The sampling rate is varied by setting the rate of the Peripheral Module Clock C (PCLKC) also referred to as the ADCLK in the RA4M1 User's Manual. Its rate is tied to the rate of the Peripheral Module Clock B (PCLKB). The rate of PCLKC can be the same as PCLKB, or 1/2, 1/4, 1/8, 1/16, 1/32 or 1/64 the rate of PCLKB. This means that a limited set of only 7 sampling rates is possible; I don't know yet if it is possible to fine-tune the rate by varying PCLKB or by some other means.
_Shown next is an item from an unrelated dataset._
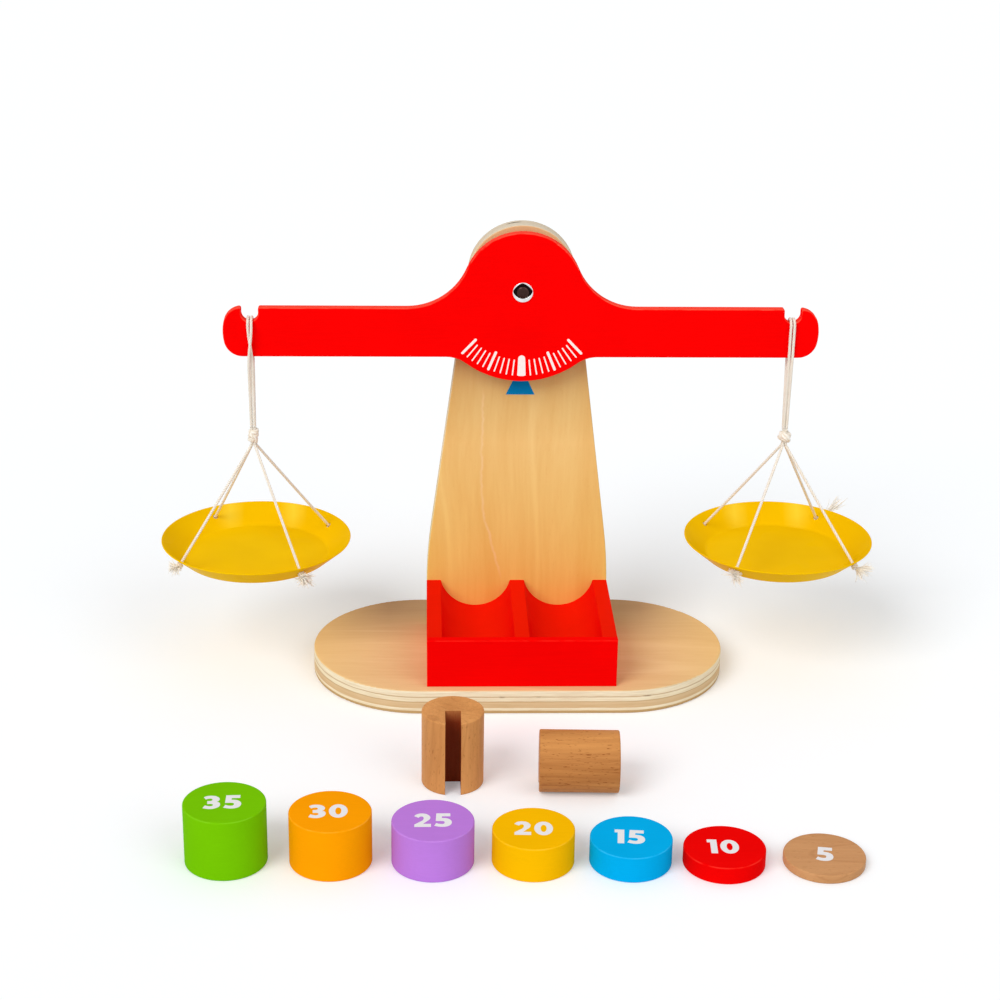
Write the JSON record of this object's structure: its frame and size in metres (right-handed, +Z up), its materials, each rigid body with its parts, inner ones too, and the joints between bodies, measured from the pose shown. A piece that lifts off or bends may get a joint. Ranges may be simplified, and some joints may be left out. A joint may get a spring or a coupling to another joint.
{
  "type": "toy balance scale",
  "caption": "Wooden balance scale for play: a dial beam on an upright, dishes hung from its ends on cords, round marked weights and slotted arm weights.",
  "frame": {"origin": "on the table, under the middle of the base plate", "axes": "+X along the beam to the right, +Y to the back, +Z up"},
  "size_m": [0.4348, 0.3314, 0.2715],
  "materials": {
    "ply_base": "clear lacquered birch plywood",
    "ply_upright": "clear lacquered birch plywood",
    "red_paint": "satin red paint on wood",
    "yellow_enamel": "gloss yellow enamel on sheet steel",
    "cotton": "twisted natural cotton cord",
    "chrome": "bright plated",
    "dark_steel": "blackened",
    "zinc_steel": "zinc plated",
    "nylon": "natural",
    "beech": "sealed beech",
    "green_paint": "satin paint on beech",
    "orange_paint": "satin paint on beech",
    "purple_paint": "satin paint on beech",
    "amber_paint": "satin paint on beech",
    "blue_paint": "satin paint on beech"
  },
  "bodies": {
    "stand": {"base_plate": "ply_base", "upright": "ply_upright", "rack_block": "red_paint", "rack_front": "red_paint", "upright_screws": "zinc_steel", "rack_screws": "zinc_steel", "pivot_bolt": "dark_steel", "pivot_spacer": "nylon", "back_washer": "zinc_steel", "back_nut": "zinc_steel"},
    "beam": {"beam": "red_paint", "pivot_bush": "chrome"},
    "left_loop": {"left_loop_cord_1": "cotton", "left_loop_cord_2": "cotton"},
    "left_knot": {"left_knot": "cotton"},
    "left_dish": {"left_pan": "yellow_enamel", "left_end_knots": "cotton", "left_strand_1": "cotton", "left_strand_2": "cotton", "left_strand_3": "cotton", "left_strand_4": "cotton"},
    "right_loop": {"right_loop_cord_1": "cotton", "right_loop_cord_2": "cotton"},
    "right_knot": {"right_knot": "cotton"},
    "right_dish": {"right_pan": "yellow_enamel", "right_end_knots": "cotton", "right_strand_1": "cotton", "right_strand_2": "cotton", "right_strand_3": "cotton", "right_strand_4": "cotton"},
    "weight_05_body": {"weight_05": "beech"},
    "weight_10_body": {"weight_10": "red_paint"},
    "weight_15_body": {"weight_15": "blue_paint"},
    "weight_20_body": {"weight_20": "amber_paint"},
    "weight_25_body": {"weight_25": "purple_paint"},
    "weight_30_body": {"weight_30": "orange_paint"},
    "weight_35_body": {"weight_35": "green_paint"},
    "rider_standing_body": {"rider_standing": "beech"},
    "rider_lying_body": {"rider_lying": "beech"}
  },
  "joints": [
    {"name": "beam_tilt", "type": "hinge", "parent": "stand", "child": "beam", "pos_m": [0, 0.02, 0.234], "axis": [0, 1, 0], "range_deg": [-15, 15]},
    {"name": "left_hanger_plumb", "type": "hinge", "parent": "beam", "child": "left_loop", "pos_m": [-0.16, 0.02, 0.2172], "axis": [0, 1, 0], "range_deg": [-15, 15]},
    {"name": "left_side_swing", "type": "hinge", "parent": "left_loop", "child": "left_knot", "pos_m": [-0.16, 0.02, 0.1435], "axis": [0, 1, 0], "range_deg": [-20, 20]},
    {"name": "left_fore_swing", "type": "hinge", "parent": "left_knot", "child": "left_dish", "pos_m": [-0.16, 0.02, 0.1435], "axis": [1, 0, 0], "range_deg": [-20, 20]},
    {"name": "right_hanger_plumb", "type": "hinge", "parent": "beam", "child": "right_loop", "pos_m": [0.16, 0.02, 0.2172], "axis": [0, 1, 0], "range_deg": [-15, 15]},
    {"name": "right_side_swing", "type": "hinge", "parent": "right_loop", "child": "right_knot", "pos_m": [0.16, 0.02, 0.1435], "axis": [0, 1, 0], "range_deg": [-20, 20]},
    {"name": "right_fore_swing", "type": "hinge", "parent": "right_knot", "child": "right_dish", "pos_m": [0.16, 0.02, 0.1435], "axis": [1, 0, 0], "range_deg": [-20, 20]},
    {"name": "weight_05_lift", "type": "slide", "parent": "stand", "child": "weight_05_body", "axis": [0, 0, 1], "range_m": [0, 0.15]},
    {"name": "weight_10_lift", "type": "slide", "parent": "stand", "child": "weight_10_body", "axis": [0, 0, 1], "range_m": [0, 0.15]},
    {"name": "weight_15_lift", "type": "slide", "parent": "stand", "child": "weight_15_body", "axis": [0, 0, 1], "range_m": [0, 0.15]},
    {"name": "weight_20_lift", "type": "slide", "parent": "stand", "child": "weight_20_body", "axis": [0, 0, 1], "range_m": [0, 0.15]},
    {"name": "weight_25_lift", "type": "slide", "parent": "stand", "child": "weight_25_body", "axis": [0, 0, 1], "range_m": [0, 0.15]},
    {"name": "weight_30_lift", "type": "slide", "parent": "stand", "child": "weight_30_body", "axis": [0, 0, 1], "range_m": [0, 0.15]},
    {"name": "weight_35_lift", "type": "slide", "parent": "stand", "child": "weight_35_body", "axis": [0, 0, 1], "range_m": [0, 0.15]},
    {"name": "rider_standing_lift", "type": "slide", "parent": "stand", "child": "rider_standing_body", "axis": [0, 0, 1], "range_m": [0, 0.15]},
    {"name": "rider_lying_lift", "type": "slide", "parent": "stand", "child": "rider_lying_body", "axis": [0, 0, 1], "range_m": [0, 0.15]}
  ],
  "couplings": [
    {"joint": "left_hanger_plumb", "follows": "beam_tilt", "ratio": -1},
    {"joint": "right_hanger_plumb", "follows": "beam_tilt", "ratio": -1}
  ]
}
The PCLKC rate is determined by the 3 PCKC bits in the System Clock Division Control Register (SCKDIVCR); see section 8.2.1 in the RA4M1 User's Manual.
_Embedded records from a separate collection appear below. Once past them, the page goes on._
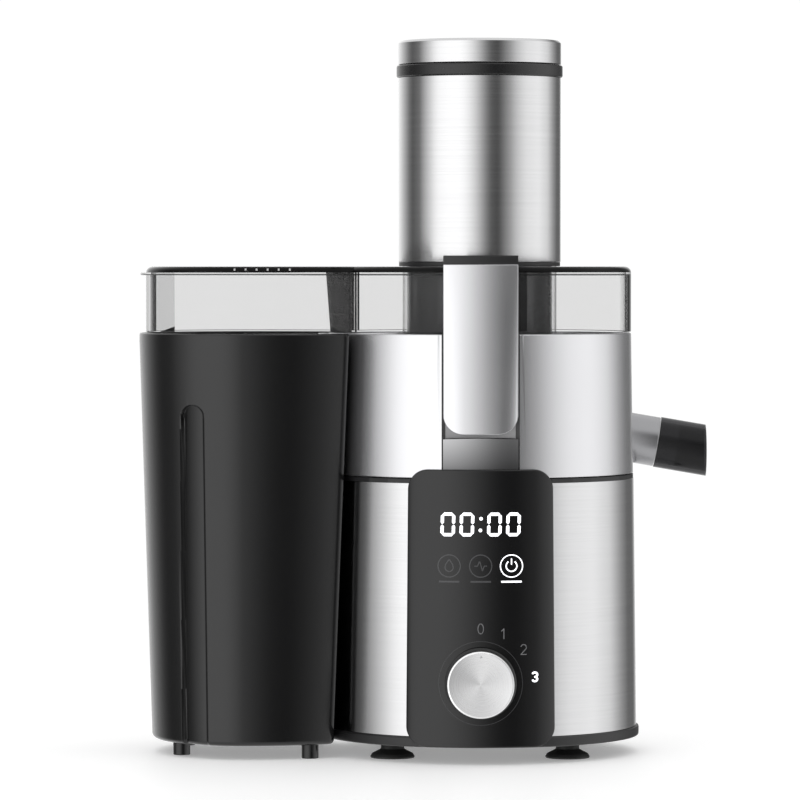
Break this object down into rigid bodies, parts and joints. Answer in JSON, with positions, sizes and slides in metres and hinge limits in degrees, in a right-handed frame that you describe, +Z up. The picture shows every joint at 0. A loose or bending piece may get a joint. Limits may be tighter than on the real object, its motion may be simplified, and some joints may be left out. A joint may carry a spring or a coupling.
{
  "type": "centrifugal juicer",
  "caption": "Centrifugal juicer: motor base with knob and display, latched bowl, spinning filter basket, clear lid, steel-clad feed tube with pusher, side spout and pulp bin.",
  "frame": {"origin": "middle of the footprint, on the worktop", "axes": "+Z up, control panel towards -Y, spout towards +X, pulp bin towards -X"},
  "size_m": [0.3312, 0.202, 0.4148],
  "materials": {
    "brushed_steel": "brushed round the axis, clear coated",
    "silver_plastic": "satin silver paint on plastic",
    "black_plastic": "fine matte black",
    "gloss_black": "gloss black fascia",
    "clear_plastic": "clear moulded plastic",
    "smoked_plastic": "dark smoked plastic",
    "rubber": "matte black rubber",
    "aluminium": "spun face",
    "copper": "enamelled copper wire and copper bars",
    "circuit_board": "green solder mask",
    "steel": "plain steel"
  },
  "bodies": {
    "base": {"base_tray": "black_plastic", "foot_front_left": "rubber", "foot_front_right": "rubber", "foot_back_left": "rubber", "foot_back_right": "rubber", "base_screw_1": "steel", "base_screw_2": "steel", "base_screw_3": "steel", "base_screw_4": "steel", "motor_housing": "black_plastic", "motor_skirt": "black_plastic", "body_shell": "brushed_steel", "control_panel": "gloss_black", "display_board": "circuit_board", "display_module": "black_plastic", "power_board": "circuit_board", "speed_switch": "black_plastic", "safety_switch": "black_plastic", "cord_gland": "rubber", "stator_core": "steel", "field_coil_left": "copper", "field_coil_right": "copper", "lower_bracket": "aluminium", "upper_bracket": "aluminium", "lower_bearing": "steel", "upper_bearing": "steel", "shaft_seal": "rubber", "latch_tower_front": "silver_plastic", "latch_tower_back": "silver_plastic", "latch_pin_front": "steel", "latch_pin_back": "steel"},
    "rotor": {"motor_shaft": "steel", "armature": "steel", "commutator": "copper", "cooling_fan": "black_plastic", "drive_coupling": "black_plastic"},
    "bowl": {"juice_bowl": "silver_plastic", "bowl_ledge": "silver_plastic", "spout_stub": "silver_plastic", "bowl_seal": "rubber"},
    "nozzle": {"spout_nozzle": "smoked_plastic"},
    "basket": {"basket_hub": "black_plastic", "grater_disc": "steel", "filter_screen": "steel", "basket_rim": "black_plastic"},
    "lid": {"clear_lid": "clear_plastic", "pulp_chute": "smoked_plastic", "feed_tube": "clear_plastic", "tube_collar": "black_plastic", "tube_sleeve": "brushed_steel", "tube_rim": "black_plastic"},
    "pusher": {"pusher_body": "smoked_plastic", "pusher_cap": "brushed_steel"},
    "latch_front": {"latch_skin_front": "silver_plastic", "latch_arm_front": "black_plastic"},
    "latch_back": {"latch_skin_back": "silver_plastic", "latch_arm_back": "black_plastic"},
    "pulp_bin": {"pulp_bin": "black_plastic"},
    "knob": {"knob_cap": "aluminium", "knob_body": "black_plastic"}
  },
  "joints": [
    {"name": "motor_spin", "type": "hinge", "parent": "base", "child": "rotor", "pos_m": [0.0334, 0.005, 0.1], "axis": [0, 0, 1], "continuous": true},
    {"name": "bowl_lift", "type": "slide", "parent": "base", "child": "bowl", "axis": [0, 0, 1], "range_m": [0, 0.09]},
    {"name": "basket_spin", "type": "hinge", "parent": "bowl", "child": "basket", "pos_m": [0.0334, 0.005, 0.19], "axis": [0, 0, 1], "continuous": true},
    {"name": "lid_lift", "type": "slide", "parent": "bowl", "child": "lid", "axis": [0, 0, 1], "range_m": [0, 0.1]},
    {"name": "pusher_slide", "type": "slide", "parent": "lid", "child": "pusher", "axis": [0, 0, 1], "range_m": [0, 0.19]},
    {"name": "nozzle_pull", "type": "slide", "parent": "bowl", "child": "nozzle", "axis": [0.9857, 0, -0.1685], "range_m": [0, 0.03]},
    {"name": "latch_front_swing", "type": "hinge", "parent": "base", "child": "latch_front", "pos_m": [0.0334, -0.0795, 0.203], "axis": [1, 0, 0], "range_deg": [0, 38]},
    {"name": "latch_back_swing", "type": "hinge", "parent": "base", "child": "latch_back", "pos_m": [0.0334, 0.0895, 0.203], "axis": [-1, 0, 0], "range_deg": [0, 38]},
    {"name": "bin_slide", "type": "slide", "parent": "base", "child": "pulp_bin", "axis": [-1, 0, 0], "range_m": [0, 0.15]},
    {"name": "knob_turn", "type": "hinge", "parent": "base", "child": "knob", "pos_m": [0.0334, -0.095, 0.0468], "axis": [0, 1, 0], "range_deg": [0, 84]}
  ],
  "couplings": [
    {"joint": "basket_spin", "follows": "motor_spin", "ratio": 1}
  ]
}
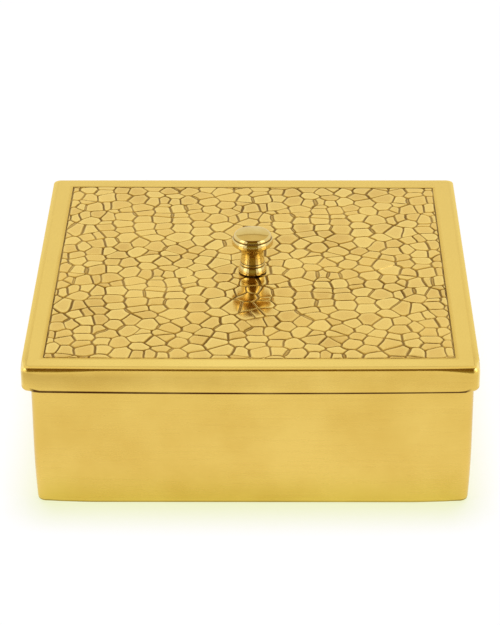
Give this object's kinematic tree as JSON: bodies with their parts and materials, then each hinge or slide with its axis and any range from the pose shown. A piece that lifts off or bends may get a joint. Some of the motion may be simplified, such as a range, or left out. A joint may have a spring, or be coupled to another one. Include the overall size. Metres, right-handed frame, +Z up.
{
  "type": "spice box",
  "caption": "Square brass spice box with a cap lid engraved with a cell pattern, a turned knob, loose square cups and a small round spoon inside.",
  "frame": {"origin": "on the table, under the middle of the lid", "axes": "+Z up, +X to the right and -Y towards the front as the picture shows the box; the knob is 3.5 mm in front of the middle"},
  "size_m": [0.2, 0.2, 0.0893],
  "materials": {
    "satin_brass": "satin, brushed along the sides and lacquered",
    "engraved_brass": "engraved cells, polished on top, satin border",
    "polished_brass": "turned and mirror polished",
    "washer_brass": "stamped, dull",
    "screw_steel": "zinc plated",
    "cup_brass": "pressed and polished",
    "spoon_brass": "polished"
  },
  "bodies": {
    "tub": {"box_body": "satin_brass"},
    "lid": {"lid": "engraved_brass", "knob": "polished_brass", "knob_washer": "washer_brass", "knob_screw": "screw_steel"},
    "cup_front_left": {"cup_front_left": "cup_brass"},
    "cup_front_centre": {"cup_front_centre": "cup_brass"},
    "cup_front_right": {"cup_front_right": "cup_brass"},
    "cup_middle_left": {"cup_middle_left": "cup_brass"},
    "cup_middle_centre": {"cup_middle_centre": "cup_brass"},
    "cup_middle_right": {"cup_middle_right": "cup_brass"},
    "cup_back_left": {"cup_back_left": "cup_brass"},
    "cup_back_centre": {"cup_back_centre": "cup_brass"},
    "cup_back_right": {"cup_back_right": "cup_brass"},
    "spoon": {"spoon": "spoon_brass"}
  },
  "joints": [
    {"name": "lid_lift", "type": "slide", "parent": "tub", "child": "lid", "axis": [0, 0, 1], "range_m": [0, 0.16]},
    {"name": "cup_front_left_lift", "type": "slide", "parent": "tub", "child": "cup_front_left", "axis": [0, 0, 1], "range_m": [0, 0.08]},
    {"name": "cup_front_centre_lift", "type": "slide", "parent": "tub", "child": "cup_front_centre", "axis": [0, 0, 1], "range_m": [0, 0.08]},
    {"name": "cup_front_right_lift", "type": "slide", "parent": "tub", "child": "cup_front_right", "axis": [0, 0, 1], "range_m": [0, 0.08]},
    {"name": "cup_middle_left_lift", "type": "slide", "parent": "tub", "child": "cup_middle_left", "axis": [0, 0, 1], "range_m": [0, 0.08]},
    {"name": "cup_middle_centre_lift", "type": "slide", "parent": "tub", "child": "cup_middle_centre", "axis": [0, 0, 1], "range_m": [0, 0.08]},
    {"name": "cup_middle_right_lift", "type": "slide", "parent": "tub", "child": "cup_middle_right", "axis": [0, 0, 1], "range_m": [0, 0.08]},
    {"name": "cup_back_left_lift", "type": "slide", "parent": "tub", "child": "cup_back_left", "axis": [0, 0, 1], "range_m": [0, 0.08]},
    {"name": "cup_back_centre_lift", "type": "slide", "parent": "tub", "child": "cup_back_centre", "axis": [0, 0, 1], "range_m": [0, 0.08]},
    {"name": "cup_back_right_lift", "type": "slide", "parent": "tub", "child": "cup_back_right", "axis": [0, 0, 1], "range_m": [0, 0.08]},
    {"name": "spoon_lift", "type": "slide", "parent": "tub", "child": "spoon", "axis": [0, 0, 1], "range_m": [0, 0.1]}
  ],
  "couplings": [
    {"joint": "cup_front_left_lift", "follows": "lid_lift", "ratio": 0.5},
    {"joint": "cup_front_centre_lift", "follows": "lid_lift", "ratio": 0.5},
    {"joint": "cup_front_right_lift", "follows": "lid_lift", "ratio": 0.5},
    {"joint": "cup_middle_left_lift", "follows": "lid_lift", "ratio": 0.5},
    {"joint": "cup_middle_centre_lift", "follows": "lid_lift", "ratio": 0.5},
    {"joint": "cup_middle_right_lift", "follows": "lid_lift", "ratio": 0.5},
    {"joint": "cup_back_left_lift", "follows": "lid_lift", "ratio": 0.5},
    {"joint": "cup_back_centre_lift", "follows": "lid_lift", "ratio": 0.5},
    {"joint": "cup_back_right_lift", "follows": "lid_lift", "ratio": 0.5},
    {"joint": "spoon_lift", "follows": "lid_lift", "ratio": 0.625}
  ]
}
This sketch was set up to implement an oscilloscope, but there are other uses for high-speed ADC. For instance, it is fast enough to use with audio signals, even dual-channel sampling for stereo sound.
For an oscilloscope, some external hardware and software are needed. A large signal must be reduced to have peak-to-peak voltages of <= 5 volts, and a DC offset of 2.5 volts must be added to read the negative portions of the signal. A circuit like this is needed:
Set the variable resistor to give 2.5 volts at the op amp input. The op amp can be any general-purpose quad op amp like LM324 or TL084. The 4th op amp can be set up to reduce or amplify the signal before it reaches the circuit shown.
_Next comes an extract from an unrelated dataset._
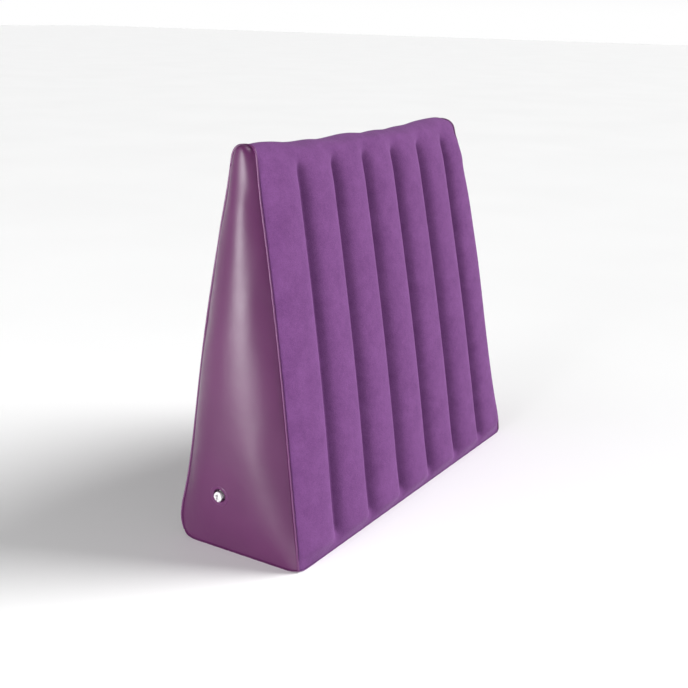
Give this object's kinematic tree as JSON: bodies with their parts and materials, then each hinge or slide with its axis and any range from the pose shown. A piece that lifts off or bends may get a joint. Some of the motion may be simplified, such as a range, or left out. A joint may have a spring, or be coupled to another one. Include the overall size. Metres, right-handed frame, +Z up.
{
  "type": "inflatable wedge cushion",
  "caption": "Inflatable wedge cushion with a flocked ribbed face, smooth end panels and a push-in mouth valve.",
  "frame": {"origin": "middle of the base, on the surface that the cushion stands on", "axes": "+X along the width, away from the valve's end; -Y towards the side that the flocked ribbed face looks to; +Z up, to the ridge"},
  "size_m": [0.6325, 0.197, 0.5205],
  "materials": {
    "flocked_vinyl": "matte",
    "smooth_vinyl": "satin",
    "tie_vinyl": "matte",
    "valve_vinyl": "satin",
    "clear_vinyl": "gloss"
  },
  "bodies": {
    "cushion": {"front_panel": "flocked_vinyl", "back_panel": "smooth_vinyl", "base_panel": "smooth_vinyl", "side_panel_left": "smooth_vinyl", "side_panel_right": "smooth_vinyl", "weld_hem_front_left": "smooth_vinyl", "weld_hem_front_right": "smooth_vinyl", "weld_hem_back_left": "smooth_vinyl", "weld_hem_back_right": "smooth_vinyl", "weld_hem_base_front": "smooth_vinyl", "weld_hem_base_back": "smooth_vinyl", "weld_hem_base_left": "smooth_vinyl", "weld_hem_base_right": "smooth_vinyl", "valve_flange": "valve_vinyl", "valve_diaphragm": "valve_vinyl", "tie_sheet_1": "tie_vinyl", "tie_sheet_2": "tie_vinyl", "tie_sheet_3": "tie_vinyl", "tie_sheet_4": "tie_vinyl", "tie_sheet_5": "tie_vinyl", "tie_sheet_6": "tie_vinyl"},
    "neck": {"valve_neck": "valve_vinyl"},
    "cap": {"valve_cap": "clear_vinyl", "cap_strap": "clear_vinyl"},
    "flap": {"check_flap": "clear_vinyl"}
  },
  "joints": [
    {"name": "neck_pull", "type": "slide", "parent": "cushion", "child": "neck", "axis": [-1, 0, 0], "range_m": [0, 0.01], "deforming": ["valve_diaphragm"]},
    {"name": "cap_pull", "type": "slide", "parent": "neck", "child": "cap", "axis": [-1, 0, 0], "range_m": [0, 0.012], "deforming": ["cap_strap"]},
    {"name": "flap_swing", "type": "hinge", "parent": "neck", "child": "flap", "pos_m": [-0.29671, 0.02, 0.0847], "axis": [0, -1, 0], "range_deg": [0, 60], "stiffness_Nm_per_rad": 0.000002}
  ]
}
Also needed is a computer program to control the Arduino and display traces. I have a simple Windows program that does this and will share it if anyone is interested.
On my system, that 2.5 volt "zero" offset actually gives readings significantly higher than the 8192 (14-bit mode, 2048 in 12-bit mode) expected. This is because the analog reference voltage is only 4.6 volts, not 5. For accurate readings, the external reference should be used and should be set to 5.0 volts using a Zener diode or other voltage reference.